Daniel, probably incited by the tone of our conversation, suddenly became violently agitated and began to tirelessly repeat the word which, that night, had obsessed him:
“
Lawt’ata, lawt’ata, lawt’ata
….”
“There’s still one more thing I don’t understand, Ona,” I mentioned thoughtfully. “If Quechua was the official language of the Incan Empire and the
quipu
of Naples also came with the key in Quechua, why did Daniel abandon the study of that language in order to devote himself completely to Aymara?”
My sister-in-law arched her eyebrows and looked at me with very wide, disconcerted eyes.
“I don’t know,” she declared at last, in a dispirited voice. “Daniel didn’t explain it to me. He only told me that he had to focus on Aymara because he was sure that’s where he would find the solution.”
“The solution to what?” I objected, “To the
quipus
in Quechua?”
“I don’t know, Arnau,” she repeated. “I just now realized.”

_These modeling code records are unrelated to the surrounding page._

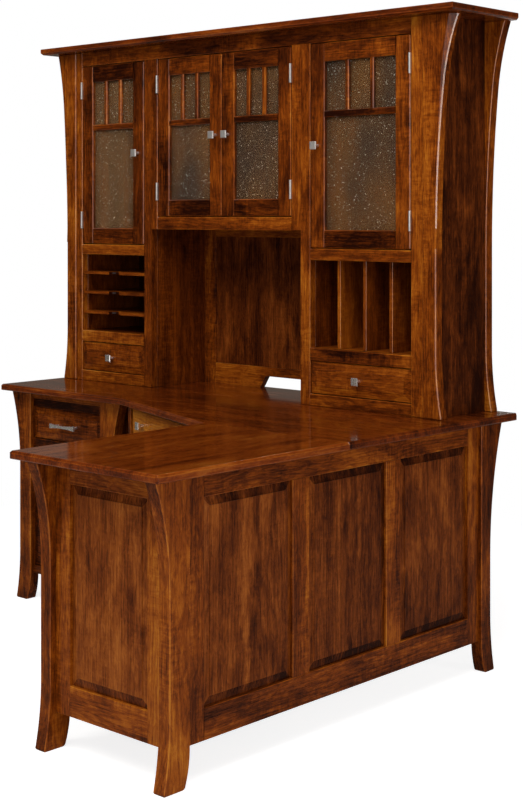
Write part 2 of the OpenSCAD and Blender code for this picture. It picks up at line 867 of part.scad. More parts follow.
module hutch_crown() color("#4d2112") {
    out = hutch_w / 2 + crown_side;
    y = post_front_y - crown_front;
    difference() {
        board([-out, out], [y, back], [crown_z, total_h]);
        edge_bevel([-out, y], [out, y], crown_z, crown_bevel, 1);
        edge_bevel([-out, back], [-out, y], crown_z, crown_bevel, 1);
        edge_bevel([out, y], [out, back], crown_z, crown_bevel, 1);
    }
}

// The posts' outward offset along the gentle sweep and the quick sweep above it
gentle_turn = asin(gentle_rise / gentle_r);
quick_turn = asin(sin(gentle_turn) + quick_rise / quick_r);

function post_sweep() = concat(
    [for (i = [0:sweep_n]) let (a = gentle_turn * i / sweep_n)
        [gentle_r * (1 - cos(a)), gentle_r * sin(a)]],
    [for (i = [1:sweep_n]) let (a = gentle_turn + (quick_turn - gentle_turn) * i / sweep_n)
        [gentle_r * (1 - cos(gentle_turn)) + quick_r * (cos(gentle_turn) - cos(a)),
            gentle_rise + quick_r * (sin(a) - sin(gentle_turn))]]
);

post_sweep_z = crown_z - gentle_rise - quick_rise;

// A post with its inner edge at x = 0 and its front face at y = 0
module post()
    translate([0, post_t, 0])
        rotate([90, 0, 0])
            linear_extrude(post_t)
                polygon(concat(
                    [[0, desk_h]],
                    [for (i = [sweep_n:-1:0])
                        let (p = sweep(post_foot_rise, post_foot, post_foot_rise)[i])
                        [post_w + p[0], desk_h + post_foot_rise - p[1]]],
                    [for (p = post_sweep()) [post_w + p[0], post_sweep_z + p[1]]],
                    [[0, crown_z]]
                ));

// Cutter for the bevel that widens with the flare along a post's front arris
module arris_cutter() {
    steps = post_sweep();
    n = len(steps);
    points = [for (i = [0:n - 1])
        let (x = post_w + steps[i][0])
        let (c = steps[i][0] * post_bevel_share)
        let (z = post_sweep_z + steps[i][1] + (i == n - 1 ? past : 0))
        each [[x - c - past, -past, z], [x + past, c + past, z], [x + past, -past, z]]];
    polyhedron(points, concat(
        [[0, 2, 1]],
        [[3 * n - 3, 3 * n - 2, 3 * n - 1]],
        [for (i = [0:n - 2]) for (k = [0:2])
            let (a = 3 * i + k)
            let (b = 3 * i + (k + 1) % 3)
            each [[a, b, b + 3], [a, b + 3, a + 3]]]
    ));
}

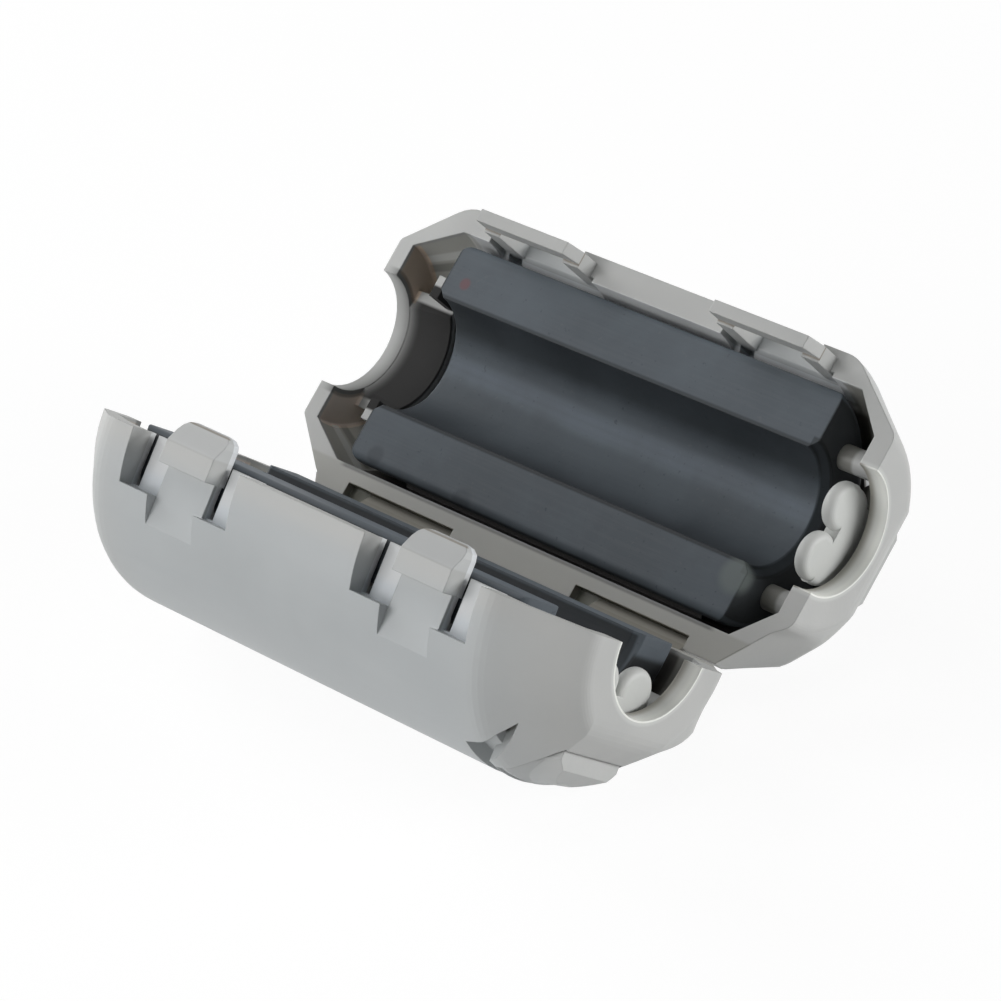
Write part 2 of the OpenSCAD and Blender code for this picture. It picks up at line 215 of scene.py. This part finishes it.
def half_frame(wires, where):
    """Millimetres along the cable x, across from the hinge s, below the mating plane n.

    Both halves share one formula, since they mirror each other in y. Also gives the
    distance r from the cable axis, s counted from that axis, and 1 on the loop half.
    """
    part = wires.add("ShaderNodeSeparateXYZ", {0: where}).outputs
    y = wires.math("ABSOLUTE", part[1])
    z = wires.math("SUBTRACT", part[2], HINGE_Z * MM)
    sin, cos = math.sin(TILT) / MM, math.cos(TILT) / MM
    x = wires.math("MULTIPLY", part[0], 1 / MM)
    s = wires.math("ADD", wires.math("MULTIPLY", y, cos), wires.math("MULTIPLY", z, sin))
    n = wires.math("SUBTRACT", wires.math("MULTIPLY", y, sin), wires.math("MULTIPLY", z, cos))
    off = wires.math("SUBTRACT", s, AXIS_Y)
    r = wires.math("SQRT", wires.math("ADD", wires.math("MULTIPLY", off, off),
                                      wires.math("MULTIPLY", n, n)))
    return x, s, n, r, off, wires.math("GREATER_THAN", part[1], 0.0)


# ---------------------------------------------------------------- moulded case

def moulded_case():
    """Light grey nylon: fine spark-eroded grain, faint flow marks, and painted shade and painted
    light on the insides, recesses and hinge side.
    """
    material, w, shader, where = new_material("moulded_case")
    x, s, n, r, off, back = half_frame(w, where)
    cloud = w.noise(where, 170, 3.0)
    flow = w.noise(w.mapped(where, (120, 900, 900)), 1.0, 3.0)
    colour = w.mix(w.ramp(cloud, 0.3, 0.7), (0.485, 0.492, 0.482, 1), (0.535, 0.54, 0.528, 1))
    colour = w.mix(w.ramp(flow, 0.35, 0.75, 0.0, 0.25), colour, (0.47, 0.478, 0.475, 1))
    along = w.math("ABSOLUTE", x)
    # radius from the cable axis, with the slope of the pocket's tapered ends taken out
    past_plain = w.math("MAXIMUM", w.math("SUBTRACT", -PLAIN_TAPER_X, x), 0.0)
    past_grip = w.math("MAXIMUM", w.math("SUBTRACT", x, GRIP_TAPER_X), 0.0)
    level = w.math("ADD", r, w.math("ADD", w.math("MULTIPLY", past_plain, PLAIN_TAPER), past_grip))
    inside = w.both(w.ramp(level, 5.3, 5.15), w.ramp(n, 0.1, 0.3))
    # the outer skin of the barrel is a little cooler than the rest
    skin_side = w.both(w.ramp(r, 4.0, 5.4), w.ramp(n, 0.2, 1.4), w.ramp(along, 12.5, 7.5),
                       w.math("SUBTRACT", 1.0, inside))
    colour = w.tint(colour, skin_side, (0.93, 0.965, 1.0))
    # painted shade on the wall beside the core and in the pocket behind the finger
    latch_side = w.both(w.ramp(off, 4.6, 4.75), w.ramp(n, 2.6, 2.4))
    shade_beside_core = w.both(inside, w.ramp(r, 4.55, 4.7), w.ramp(along, 9.75, 9.55),
                    w.math("SUBTRACT", 1.0, latch_side))
    colour = w.tint(colour, shade_beside_core, (0.2, 0.19, 0.18))
    # painted light on the latch-side recess floors beside the hooks
    lit_latch_floor = w.both(w.band(off, 4.86, 5.12, 0.02), w.ramp(n, 2.3, 2.15),
                         w.ramp(along, 9.6, 9.4))
    colour = w.tint(colour, lit_latch_floor, (1.35, 1.36, 1.4))
    # painted shadow under the loop bars
    shadow_under_bar = w.both(w.ramp(off, 5.25, 5.32), w.band(n, -0.92, -0.87, 0.02))
    colour = w.tint(colour, shadow_under_bar, (0.62, 0.56, 0.5))
    # painted shade in the pocket behind the finger
    behind = w.both(inside, w.band(x, 9.3, 10.2, 0.2), w.ramp(x, 10.9, 10.2))
    colour = w.tint(colour, behind, (0.5, 0.49, 0.46))
    # painted warm shade on the inner face of the plain end wall, lighter and cooler towards the
    # hinge side, and painted light in the pocket beside it
    end_wall_shading = w.both(inside, w.band(x, -11.86, -11.65, 0.06), w.ramp(r, 2.62, 2.7))
    colour = w.tint(colour, end_wall_shading, (1.35, 1.1, 0.92))
    colour = w.tint(colour, w.both(end_wall_shading, w.ramp(off, -0.5, -1.5)), (1.25, 1.33, 1.45))
    pocket_shading = w.both(inside, w.band(x, -11.6, -9.9, 0.2), w.ramp(r, 3.3, 3.5))
    colour = w.tint(colour, pocket_shading, (1.2, 1.18, 1.12))
    turn = w.math("ABSOLUTE", w.math("MULTIPLY", w.math("ARCTAN2", off, n), 180 / math.pi))
    # a painted highlight stripe and a painted shade stripe across the pocket
    colour = w.tint(colour, w.both(pocket_shading, w.band(turn, 71.5, 75, 2)), (1.35, 1.37, 1.42))
    colour = w.tint(colour, w.both(pocket_shading, w.band(turn, 64, 67.5, 2)), (0.62, 0.62, 0.62))
    # painted light on the end hole and the finger at the gripping end
    lit_hole_and_finger = w.both(w.ramp(r, 2.75, 2.6), w.ramp(x, 10.7, 10.85))
    colour = w.tint(colour, lit_hole_and_finger, (1.2, 1.21, 1.2))
    hole_light_and_shade = w.both(w.band(r, 2.45, 2.55, 0.03), w.ramp(x, 11.62, 11.7))
    colour = w.tint(colour, hole_light_and_shade, (1.25, 1.24, 1.22))
    # painted shade inside the hole, deepest towards the finger, and a painted highlight at its
    # outer edge
    colour = w.tint(colour, w.both(hole_light_and_shade, w.ramp(x, 12.1, 11.72)), (0.4, 0.38, 0.35))
    colour = w.tint(colour, w.both(hole_light_and_shade, w.ramp(x, 12.05, 12.35)), (1.2, 1.2, 1.19))
    # painted light on the loop half's mating rim towards the plain end
    corner = w.both(w.ramp(x, -9.5, -11.5), w.ramp(off, 0.5, 3.0), w.ramp(n, 0.1, 0.07), back)
    colour = w.tint(colour, corner, (1.16, 1.16, 1.16))
    # painted shade along the rim's inner edge on the hinge side, beside the core
    rim_gap_shade = w.both(w.ramp(r, 5.3, 5.2), w.ramp(off, -4.0, -4.6), w.ramp(along, 9.7, 9.3))
    colour = w.tint(colour, rim_gap_shade, (0.42, 0.42, 0.43))
    # painted light on the hook heads standing above the mating plane
    lit_hook_heads = w.both(w.ramp(n, 0.0, -0.1), w.math("SUBTRACT", 1.0, back))
    colour = w.tint(colour, lit_hook_heads, (1.14, 1.15, 1.17))
    # painted shade: the trough and the end hole at the plain end are made near-black, and rougher
    trough_shade = w.both(w.ramp(r, 2.85, 2.72), w.ramp(x, -12.5, -11.2), w.ramp(x, -8.0, -9.0))
    colour = w.mix(w.math("MULTIPLY", trough_shade, 0.98), colour, (0.01, 0.0095, 0.0095, 1))
    # painted shade on the hinge side and in its strap recesses
    colour = w.tint(colour, w.both(w.ramp(s, 1.25, 1.1), w.ramp(n, 0.14, 0.1)), (0.8, 0.79, 0.76))
    for middle in STRAP_X:
        strap_recess_shade = w.both(w.band(x, middle - 2.78, middle + 2.78, 0.04), w.ramp(s, 0.6, 0.56),
                      w.ramp(n, 0.6, 0.5), w.ramp(s, -0.7, -0.5))
        colour = w.tint(colour, strap_recess_shade, (0.7, 0.67, 0.61))
        # painted shadow on the back wall of each recess
        recess_wall_shadow = w.both(strap_recess_shade, w.ramp(s, 0.48, 0.54), w.ramp(n, 0.06, 0.1))
        colour = w.tint(colour, recess_wall_shadow, (0.42, 0.4, 0.36))
        # painted shade in the slot at the recess's end
        strap_slot_shade = w.both(strap_recess_shade, w.ramp(x, middle - 1.75, middle - 1.85))
        colour = w.tint(colour, strap_slot_shade, (0.45, 0.47, 0.42))
    w.feed(shader.inputs["Base Color"], colour)
    grain = w.noise(where, 5200, 3.0, 0.6)
    rough = w.ramp(cloud, 0.3, 0.7, 0.42, 0.55)
    w.feed(shader.inputs["Roughness"], w.math("ADD", rough, w.math("MULTIPLY", trough_shade, 0.45)))
    shader.inputs["IOR"].default_value = 1.5
    edge = w.add("ShaderNodeBevel", {"Radius": 0.06 * MM}, samples=6).outputs[0]
    relief = w.math("ADD", grain, w.math("MULTIPLY", flow, 0.8))
    bump = w.add("ShaderNodeBump", {"Strength": 0.35, "Distance": 0.012 * MM,
                                    "Height": relief, "Normal": edge})
    w.feed(shader.inputs["Normal"], bump.outputs[0])
    return material


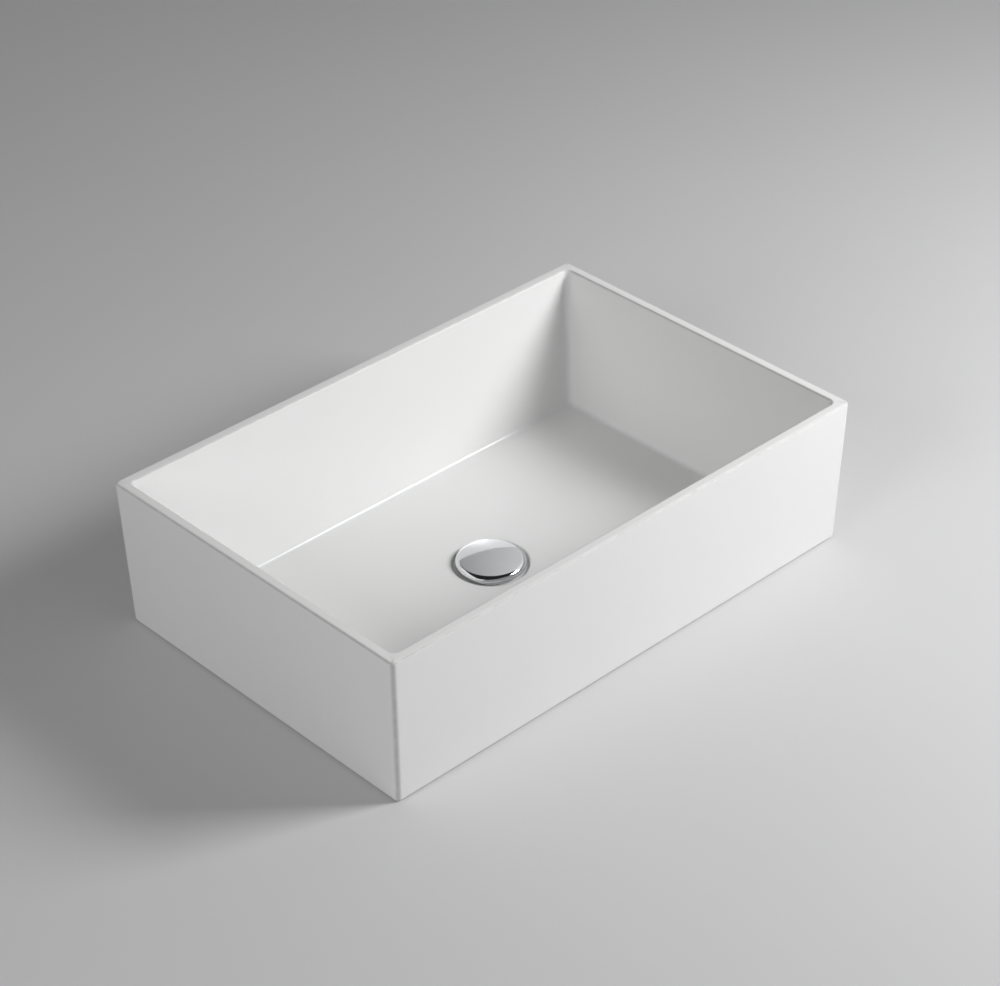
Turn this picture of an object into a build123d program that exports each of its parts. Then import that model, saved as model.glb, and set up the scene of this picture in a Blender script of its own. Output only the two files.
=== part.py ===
from build123d import *
from math import asin, cos, radians, sin, sqrt, tan
import os

# Rectangular basin that stands on a counter, with its click waste, in millimetres.
# The origin is on the drain axis, in the plane of the counter. +X runs along the long
# side, +Y points to the back and +Z points up.

# Ceramic shell
basin_length = 560.0
basin_width = 366.0
basin_height = 149.0
skirt_lean = 4.0
outer_corner_radius = 5.0
rim_thickness = 10.0
rim_rounding = 2.5
foot_rounding = 3.0
skirt_thickness = 8.0
bowl_thickness = 8.5
underside_rounding = 6.0
hollow_headroom = 42.0

# Bowl
end_wall_angle = 12.1
side_wall_angle = 14.6
bowl_corner_radius = 6.5
floor_rounding = 6.0
floor_height = 16.0
floor_fall = 3.0
drain_pad_margin = 4.0

# Drain in the ceramic
recess_radius = 35.2
recess_depth = 3.0
recess_lip_radius = 3.0
drain_hole_radius = 23.0
boss_radius = 46.0
boss_underside_height = 3.5

# Waste body, with the outside radius of a G 1 1/4 pipe thread
thread_radius = 20.955
waste_bore_radius = 17.5
waste_length = 80.0
flange_radius = 32.0
flange_thickness = 1.8
flange_chamfer = 1.0
seat_width = 4.5
relief_depth = 1.2
relief_width = 3.0
relief_drop = 3.0
tail_chamfer = 1.5
spider_arm_count = 3
spider_arm_width = 3.0
spider_hub_radius = 8.0
spider_height = 8.0

# Seals, washer and nut
gasket_thickness = 1.0
gasket_margin = 1.0
lower_seal_radius = 31.0
lower_seal_thickness = 3.0
lower_seal_spigot = 3.5
slip_washer_radius = 30.0
slip_washer_thickness = 1.2
back_nut_across_flats = 50.0
back_nut_height = 9.0
nut_chamfer_angle = 30.0

# Plug
cap_radius = 33.25
cap_edge_height = 0.8
cap_shoulder_radius = 5.0
cap_crown_radius = 177.0
cap_plateau_radius = 21.5
cap_groove_depth = 2.6
cap_groove_margin = 2.8
plug_seal_thickness = 2.8
stem_radius = 4.0
stem_flange_radius = 9.0
stem_flange_thickness = 1.2
stem_thread_length = 5.0
lift = 9.0

# Click cartridge
housing_radius = 7.0
housing_bore_radius = 5.2
housing_floor_thickness = 3.0
housing_stud_radius = 4.0
stud_projection = 1.3
gland_head_height = 2.5
gland_spigot_height = 2.0
shoulder_thickness = 1.5
stem_pin_radius = 2.5
stem_tip_length = 0.8
rotor_height = 6.0
rotor_pin_radius = 1.2
rotor_pin_recess = 0.4
rotor_pin_count = 2
turn_per_lift = 45.0
clip_thickness = 0.8
clip_radius = 4.4
clip_groove_radius = 1.9
clip_mouth = 2.6
spring_length = 13.0
spring_wire = 1.0
spring_mean_radius = 3.7
spring_turns = 4.0
lock_nut_across_flats = 13.0
lock_nut_height = 5.0

# Clearances
thread_clearance = 0.05
running_clearance = 0.08
thrust_clearance = 0.1
moving_clearance = 0.3
seal_clearance = 0.2
seat_clearance = 0.3
cap_clearance = 0.5
gland_clearance = 3.0
track_clearance = 0.4
overcut = 1.0

# Levels, from the ceramic seat of the waste upwards and downwards
seat_level = floor_height - recess_depth
flange_underside = seat_level + gasket_thickness
flange_top = flange_underside + flange_thickness
tail_end = flange_top - waste_length
seat_outer_radius = waste_bore_radius + seat_width
seat_foot = flange_top - seat_width
lower_seal_underside = boss_underside_height - lower_seal_thickness
slip_washer_underside = lower_seal_underside - slip_washer_thickness
back_nut_underside = slip_washer_underside - back_nut_height
relief_top = back_nut_underside - relief_drop
relief_foot = relief_top - relief_width
cap_underside = flange_top + cap_clearance
plateau_level = cap_underside
plug_seal_underside = plateau_level - plug_seal_thickness
stem_flange_underside = plug_seal_underside - stem_flange_thickness
gland_top = stem_flange_underside - gland_clearance
housing_top = gland_top - gland_head_height
gland_foot = housing_top - gland_spigot_height
shoulder_top = gland_foot - lift - moving_clearance
rotor_top = shoulder_top - shoulder_thickness - thrust_clearance
rotor_foot = rotor_top - rotor_height
clip_top = rotor_foot - thrust_clearance
clip_foot = clip_top - clip_thickness
stem_tip = clip_foot - stem_tip_length
spring_top = clip_foot - thrust_clearance
housing_bore_floor = spring_top - spring_length
housing_foot = housing_bore_floor - housing_floor_thickness
spider_foot = housing_foot - spider_height
lock_nut_foot = spider_foot - lock_nut_height
stud_foot = lock_nut_foot - stud_projection
track_foot = (rotor_top + rotor_foot) / 2


def outer_size(height, inset):
    """Length and width of the skirt's outside at a height, less an inset all round."""
    lean = skirt_lean * (1 - height / basin_height)
    return basin_length - 2 * (lean + inset), basin_width - 2 * (lean + inset)


def bowl_size(height, skin):
    """Length and width of the bowl's inside at a height, plus a skin square to its walls."""
    depth = basin_height - height
    end_inset = rim_thickness + depth * tan(radians(end_wall_angle))
    side_inset = rim_thickness + depth * tan(radians(side_wall_angle))
    end_skin = skin / cos(radians(end_wall_angle))
    side_skin = skin / cos(radians(side_wall_angle))
    return basin_length - 2 * (end_inset - end_skin), basin_width - 2 * (side_inset - side_skin)


def leaning_block(foot, foot_size, top, top_size, corner_radius=0):
    """A block with four flat leaning sides between two heights, sharp or rounded where they meet."""
    with BuildPart() as block:
        for profile_plane, crossing, side in ((Plane.XZ, 1, 0), (Plane.YZ, 0, 1)):
            foot_half = foot_size[side] / 2
            top_half = top_size[side] / 2
            with BuildSketch(profile_plane):
                with BuildLine():
                    Polyline(
                        (-foot_half, foot),
                        (foot_half, foot),
                        (top_half, top),
                        (-top_half, top),
                        close=True,
                    )
                make_face()
            reach = max(foot_size[crossing], top_size[crossing])
            extrude(amount=reach, both=True, mode=Mode.INTERSECT if side else Mode.ADD)
        if corner_radius:
            fillet(block.edges().filter_by(lambda edge: abs((edge % 0).Z) > 0.5), corner_radius)
    return block.part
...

When I was writing the code for some application, as simple as it might be, I never made the mistake of supposing that among the thousands of lines I was leaving in my wake, there was no hidden fatal mistake that would impede the function of the program on the first try. After the effort of conceiving the project and developing it over a period of weeks or months, the hardest and most passionate work still remained: the desperate search for those imperceptible structural failures that ruined the immense, expensively-erected building. Nevertheless, I never faced the
code empty-handed since while I wrote routines and algorithms, a sixth sense kept me aware of where those dark areas were that probably would later be the source of all problems. And I never doubted the truth of those intuitions. When, upon finishing a program, I applied the compiler to test the function, it always ended up confirming the connection between the final errors and those dark areas. Looking for them and finding them was much more interesting than correcting them, because correcting was something simple and mechanical, while discovering the problem, chasing after it, following a feeling or a suspicion, had its element of the heroic, of Ulysses trying to get to Ithaca.